How did Moses present the Torah to the Jewish people?
According to Rabbi Yehudah HaNasi, Moses first announced the penalties for transgressing the Torah’s precepts. Then he described the rewards that one gains for observing the mitzvot.
The Talmud, however, quotes a second opinion that asserts the order was just the opposite. First Moses described the rewards for observing the Torah, and only afterwards did he publicize the penalties for violating it.
This disagreement, Rav Kook explained, reflects two very different educational approaches.
Rabbi Yehudah felt that in order to educate and enlighten, it is necessary to first battle one’s darker tendencies, the body’s self-centered and materialistic forces. Only then will the soul be free to elevate itself in purity and realize its lofty potential.
Initially, the unbridled traits of crassness and vice must be neutralized and uprooted. The bad and the ugly must be separated from our true desires and inner essence. We need to recognize evil’s despicable and destructive nature.
Then, when the light of the Torah illuminates, there is nothing to obscure its clarity. Our spiritual enlightenment is unsullied and pure. For this reason, Moses began by announcing the penalties for transgressing the Torah, thus weakening the grip of evil. With the foundations of vice uprooted from their souls, Moses went on to describe the rewards for observing the Torah, so that their souls’ yearnings for good and truth would be wholehearted.
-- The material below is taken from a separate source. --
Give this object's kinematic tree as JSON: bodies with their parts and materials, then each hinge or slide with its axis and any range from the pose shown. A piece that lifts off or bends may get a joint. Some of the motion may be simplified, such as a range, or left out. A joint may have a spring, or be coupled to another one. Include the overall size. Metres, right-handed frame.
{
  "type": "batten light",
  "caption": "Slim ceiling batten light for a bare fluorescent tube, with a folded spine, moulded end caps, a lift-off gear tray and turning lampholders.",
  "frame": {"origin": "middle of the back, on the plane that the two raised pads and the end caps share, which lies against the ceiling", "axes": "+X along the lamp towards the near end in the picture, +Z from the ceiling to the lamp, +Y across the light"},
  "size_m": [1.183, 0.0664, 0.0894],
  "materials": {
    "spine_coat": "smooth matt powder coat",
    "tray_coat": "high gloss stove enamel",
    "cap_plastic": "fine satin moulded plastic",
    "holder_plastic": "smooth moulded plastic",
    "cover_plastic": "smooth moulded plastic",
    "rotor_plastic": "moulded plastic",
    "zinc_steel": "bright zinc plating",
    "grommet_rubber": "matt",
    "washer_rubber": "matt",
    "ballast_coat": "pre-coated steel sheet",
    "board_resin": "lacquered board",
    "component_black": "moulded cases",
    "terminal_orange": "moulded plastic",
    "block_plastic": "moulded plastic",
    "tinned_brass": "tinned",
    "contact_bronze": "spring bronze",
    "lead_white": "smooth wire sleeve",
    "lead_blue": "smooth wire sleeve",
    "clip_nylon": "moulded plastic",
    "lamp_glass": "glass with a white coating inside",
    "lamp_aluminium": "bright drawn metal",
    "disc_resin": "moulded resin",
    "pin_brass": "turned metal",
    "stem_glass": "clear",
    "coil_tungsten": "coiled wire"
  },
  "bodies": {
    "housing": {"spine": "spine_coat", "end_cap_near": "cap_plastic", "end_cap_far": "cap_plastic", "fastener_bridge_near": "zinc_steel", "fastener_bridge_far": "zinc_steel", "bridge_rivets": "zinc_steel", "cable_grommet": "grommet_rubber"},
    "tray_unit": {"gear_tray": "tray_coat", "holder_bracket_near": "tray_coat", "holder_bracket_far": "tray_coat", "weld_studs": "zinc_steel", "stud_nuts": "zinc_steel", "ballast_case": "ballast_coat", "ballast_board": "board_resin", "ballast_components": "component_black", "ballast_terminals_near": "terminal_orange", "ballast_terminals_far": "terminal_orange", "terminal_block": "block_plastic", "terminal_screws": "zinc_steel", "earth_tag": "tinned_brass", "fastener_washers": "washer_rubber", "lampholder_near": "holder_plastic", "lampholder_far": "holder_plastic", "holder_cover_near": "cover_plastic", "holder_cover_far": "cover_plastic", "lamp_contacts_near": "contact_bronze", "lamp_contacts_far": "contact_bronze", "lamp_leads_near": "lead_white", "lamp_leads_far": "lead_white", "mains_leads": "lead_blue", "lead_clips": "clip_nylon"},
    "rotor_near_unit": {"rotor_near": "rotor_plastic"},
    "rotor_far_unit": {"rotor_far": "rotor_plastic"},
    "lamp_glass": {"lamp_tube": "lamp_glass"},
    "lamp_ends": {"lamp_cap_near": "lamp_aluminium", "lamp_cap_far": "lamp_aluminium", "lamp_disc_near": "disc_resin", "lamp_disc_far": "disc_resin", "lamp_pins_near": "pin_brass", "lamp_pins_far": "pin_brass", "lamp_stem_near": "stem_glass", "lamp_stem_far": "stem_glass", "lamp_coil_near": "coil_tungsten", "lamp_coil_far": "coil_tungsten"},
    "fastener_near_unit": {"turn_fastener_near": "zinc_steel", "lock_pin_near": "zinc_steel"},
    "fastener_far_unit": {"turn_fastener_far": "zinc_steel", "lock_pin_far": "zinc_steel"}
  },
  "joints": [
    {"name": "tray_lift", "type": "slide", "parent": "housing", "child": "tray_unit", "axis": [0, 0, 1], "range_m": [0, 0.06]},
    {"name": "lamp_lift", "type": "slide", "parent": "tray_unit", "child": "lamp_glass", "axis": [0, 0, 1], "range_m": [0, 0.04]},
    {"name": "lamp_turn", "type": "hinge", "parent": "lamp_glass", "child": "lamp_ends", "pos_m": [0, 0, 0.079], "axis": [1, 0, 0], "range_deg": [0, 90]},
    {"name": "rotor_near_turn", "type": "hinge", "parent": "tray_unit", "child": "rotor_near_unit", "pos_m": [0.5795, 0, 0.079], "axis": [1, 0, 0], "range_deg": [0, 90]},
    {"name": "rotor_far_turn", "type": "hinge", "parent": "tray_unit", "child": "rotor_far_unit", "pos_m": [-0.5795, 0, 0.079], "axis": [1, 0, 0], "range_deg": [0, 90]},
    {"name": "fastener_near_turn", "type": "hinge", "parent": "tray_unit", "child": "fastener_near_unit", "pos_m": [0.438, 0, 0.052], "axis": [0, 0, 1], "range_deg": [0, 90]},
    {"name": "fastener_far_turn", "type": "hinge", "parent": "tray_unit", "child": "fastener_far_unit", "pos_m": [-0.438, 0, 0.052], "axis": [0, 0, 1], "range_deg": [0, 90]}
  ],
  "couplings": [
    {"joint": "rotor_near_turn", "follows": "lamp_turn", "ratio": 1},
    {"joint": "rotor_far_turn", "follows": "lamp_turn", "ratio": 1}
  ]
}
But there is another educational approach, one that seeks to take advantage of the crass, unbridled forces and sublimate them for holy purposes. We do not attempt to uproot the bad from the start. Rather, we flood the soul with pure, holy light. If there exist some negative traits among the soul’s forces, they do not hinder the light. On the contrary, the Divine light shines more brightly, as it utilizes those raw energies which gravitate towards evil to serve holy matters.
After the negative traits have been utilized for the highest good, we then uproot any remaining dregs which could not be refined and streamlined into elevated life.
According to this approach, Moses began by describing to the Jewish people the rewards for observing the Torah. He spoke words which are “meishivin da’ato shel adam,” thereby bolstering their self-confidence and kindling the inner light in their souls. As the sparks were elevated to the ultimate good, all life-forces were drawn towards holy service. Negative powers were also refined, and boosted their souls’ spiritual strength.
Only the most hardened dross remained unredeemed. In order to eliminate these darkest traits, Moses described the penalties for abandoning the Torah. Then their souls’ capacity for holiness was fully engaged, in complete strength and purity.